* START *

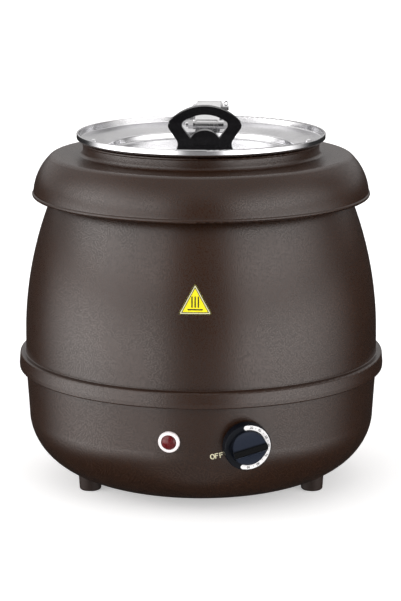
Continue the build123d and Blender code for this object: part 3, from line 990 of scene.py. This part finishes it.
@dataclass(frozen=True)
class Studio:
    """A white floor, soft light from both sides, and the camera."""

    distance: float = 2.0846
    eye_z: float = 0.6402
    pitch: float = 12.59
    lens: float = 129.25
    sensor: float = 36.0
    sideways: float = -0.001
    far: float = 50.0
    floor_half: float = 12.0
    floor_glow: float = 0.42
    left_light: float = 4.5
    right_light: float = 3.6
    top_light: float = 0.6
    back_light: float = 0.62
    table_light: float = 0.40
    dim: float = 0.03
    gap_share: float = 0.80
    light_color: Rgb = (1.0, 0.985, 0.98)

    def build(self) -> None:
        """Set up everything round the kettle."""
        self.floor()
        self.world()
        self.camera()
        settings = bpy.context.scene.view_settings
        settings.view_transform, settings.look = "Standard", "None"
        log.info("studio is ready")

    def camera(self) -> None:
        """Stand the camera in front, looking down on the kettle a little."""
        data = bpy.data.cameras.new("camera")
        data.lens, data.sensor_width = self.lens, self.sensor
        data.shift_x, data.clip_end = self.sideways, self.far
        made = bpy.data.objects.new("camera", data)
        made.location = (0, -self.distance, self.eye_z)
        made.rotation_euler = (radians(90 - self.pitch), 0, 0)
        bpy.context.scene.collection.objects.link(made)
        bpy.context.scene.camera = made

    def floor(self) -> None:
        """A white floor that glows a little, so that only the contact shadow shows on it."""
        shape = bmesh.new()
        bmesh.ops.create_grid(shape, x_segments=8, y_segments=8, size=self.floor_half)
        made = add_object("floor", shape)
        material = bpy.data.materials.new("floor_white")
        material.use_nodes = True
        material.node_tree.nodes.clear()
        tree = Tree(material.node_tree.nodes)
        tone = tree.noise(tree.place(), 0.5, 2.0)
        tree.close("Material", tree.add("BsdfPrincipled", inputs={
            "Base Color": tree.blend(tone, shaded(WHITE, 0.86), shaded(WHITE, 0.90)),
            "Roughness": 0.9, "Emission Color": WHITE, "Emission Strength": self.floor_glow}))
        made.data.materials.append(material)
        made.visible_glossy = False

    def world(self) -> None:
        """Soft lights left and right, crossed by a dimmer band, with weaker ones above, behind and below.

        The camera itself sees plain white.
        """
        world = bpy.data.worlds.new("studio")
        world.use_nodes = True
        world.node_tree.nodes.clear()
        bpy.context.scene.world = world
        tree = Tree(world.node_tree.nodes)
        x, y, z = tree.split(tree.add("TexCoord", output="Generated"))
        flat = (x * x + y * y + 0.0001).root()      # never 0, so that the divisions work straight up
        front = (y * -1.0) / flat
        right = (x / flat).step(-0.1, 0.1)
        left_box = (0.7 + front.step(0.8, 0.3) * 0.3) * (1.0 - front.step(0.25, -0.65)) * self.left_light
        right_box = (1.0 - front.step(0.6, -0.5)) * self.right_light
        boxes = front.step(0.98, 0.86) * (left_box + (right_box - left_box) * right)
        low = z.step(-0.62, -0.20) * (1.0 - z.step(0.30, 0.85))
        gap = z.step(0.04, 0.09) * (1.0 - z.step(0.15, 0.20)) * self.gap_share
        top = z.step(0.45, 0.80) * self.top_light
        back = front.step(-0.2, -0.8) * z.step(0.02, 0.15) * self.back_light
        table = z.step(-0.08, -0.15) * front.step(0.5, 0.9) * self.table_light
        strength = boxes * low * (1.0 - gap) + top + back + table + self.dim
        light = tree.add("Background", inputs={"Color": self.light_color, "Strength": strength})
        backdrop = tree.add("Background", inputs={"Color": WHITE, "Strength": 1.0})
        seen = tree.add("LightPath", output="Is Camera Ray")
        tree.close("World", tree.add("MixShader", inputs={0: seen, 1: light, 2: backdrop}))


def main() -> None:
    """Load the frame, dress it, print on it and light it."""
    logging.basicConfig(level=logging.INFO, format="%(name)s: %(message)s")
    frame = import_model()
    nodes = frame["nodes"]
    joints = {joint["name"]: joint for joint in frame["joints"]}
    dress_nodes(nodes)
    dress(nodes["thermostat_knob"], replace(KNOB_PLASTIC, frame=knob_frame(joints["knob_turn"])))
    Sign().build(nodes["warning_label"])
    OffMark().build(nodes["base_bowl"])
    DialNumbers().build(nodes["knob_scale"], joints["knob_turn"])
    Studio().build()


if __name__ == "__main__":
    main()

* END *

--- What is needed ---
Extract each line from the listing above, please, and repeat it exactly.

--- Response below ---
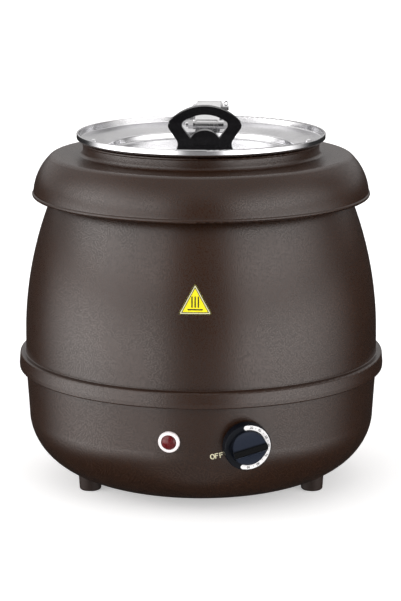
Continue the build123d and Blender code for this object: part 3, from line 990 of scene.py. This part finishes it.
@dataclass(frozen=True)
class Studio:
    """A white floor, soft light from both sides, and the camera."""

    distance: float = 2.0846
    eye_z: float = 0.6402
    pitch: float = 12.59
    lens: float = 129.25
    sensor: float = 36.0
    sideways: float = -0.001
    far: float = 50.0
    floor_half: float = 12.0
    floor_glow: float = 0.42
    left_light: float = 4.5
    right_light: float = 3.6
    top_light: float = 0.6
    back_light: float = 0.62
    table_light: float = 0.40
    dim: float = 0.03
    gap_share: float = 0.80
    light_color: Rgb = (1.0, 0.985, 0.98)

    def build(self) -> None:
        """Set up everything round the kettle."""
        self.floor()
        self.world()
        self.camera()
        settings = bpy.context.scene.view_settings
        settings.view_transform, settings.look = "Standard", "None"
        log.info("studio is ready")

    def camera(self) -> None:
        """Stand the camera in front, looking down on the kettle a little."""
        data = bpy.data.cameras.new("camera")
        data.lens, data.sensor_width = self.lens, self.sensor
        data.shift_x, data.clip_end = self.sideways, self.far
        made = bpy.data.objects.new("camera", data)
        made.location = (0, -self.distance, self.eye_z)
        made.rotation_euler = (radians(90 - self.pitch), 0, 0)
        bpy.context.scene.collection.objects.link(made)
        bpy.context.scene.camera = made

    def floor(self) -> None:
        """A white floor that glows a little, so that only the contact shadow shows on it."""
        shape = bmesh.new()
        bmesh.ops.create_grid(shape, x_segments=8, y_segments=8, size=self.floor_half)
        made = add_object("floor", shape)
        material = bpy.data.materials.new("floor_white")
        material.use_nodes = True
        material.node_tree.nodes.clear()
        tree = Tree(material.node_tree.nodes)
        tone = tree.noise(tree.place(), 0.5, 2.0)
        tree.close("Material", tree.add("BsdfPrincipled", inputs={
            "Base Color": tree.blend(tone, shaded(WHITE, 0.86), shaded(WHITE, 0.90)),
            "Roughness": 0.9, "Emission Color": WHITE, "Emission Strength": self.floor_glow}))
        made.data.materials.append(material)
        made.visible_glossy = False

    def world(self) -> None:
        """Soft lights left and right, crossed by a dimmer band, with weaker ones above, behind and below.

        The camera itself sees plain white.
        """
        world = bpy.data.worlds.new("studio")
        world.use_nodes = True
        world.node_tree.nodes.clear()
        bpy.context.scene.world = world
        tree = Tree(world.node_tree.nodes)
        x, y, z = tree.split(tree.add("TexCoord", output="Generated"))
        flat = (x * x + y * y + 0.0001).root()      # never 0, so that the divisions work straight up
        front = (y * -1.0) / flat
        right = (x / flat).step(-0.1, 0.1)
        left_box = (0.7 + front.step(0.8, 0.3) * 0.3) * (1.0 - front.step(0.25, -0.65)) * self.left_light
        right_box = (1.0 - front.step(0.6, -0.5)) * self.right_light
        boxes = front.step(0.98, 0.86) * (left_box + (right_box - left_box) * right)
        low = z.step(-0.62, -0.20) * (1.0 - z.step(0.30, 0.85))
        gap = z.step(0.04, 0.09) * (1.0 - z.step(0.15, 0.20)) * self.gap_share
        top = z.step(0.45, 0.80) * self.top_light
        back = front.step(-0.2, -0.8) * z.step(0.02, 0.15) * self.back_light
        table = z.step(-0.08, -0.15) * front.step(0.5, 0.9) * self.table_light
        strength = boxes * low * (1.0 - gap) + top + back + table + self.dim
        light = tree.add("Background", inputs={"Color": self.light_color, "Strength": strength})
        backdrop = tree.add("Background", inputs={"Color": WHITE, "Strength": 1.0})
        seen = tree.add("LightPath", output="Is Camera Ray")
        tree.close("World", tree.add("MixShader", inputs={0: seen, 1: light, 2: backdrop}))


def main() -> None:
    """Load the frame, dress it, print on it and light it."""
    logging.basicConfig(level=logging.INFO, format="%(name)s: %(message)s")
    frame = import_model()
    nodes = frame["nodes"]
    joints = {joint["name"]: joint for joint in frame["joints"]}
    dress_nodes(nodes)
    dress(nodes["thermostat_knob"], replace(KNOB_PLASTIC, frame=knob_frame(joints["knob_turn"])))
    Sign().build(nodes["warning_label"])
    OffMark().build(nodes["base_bowl"])
    DialNumbers().build(nodes["knob_scale"], joints["knob_turn"])
    Studio().build()


if __name__ == "__main__":
    main()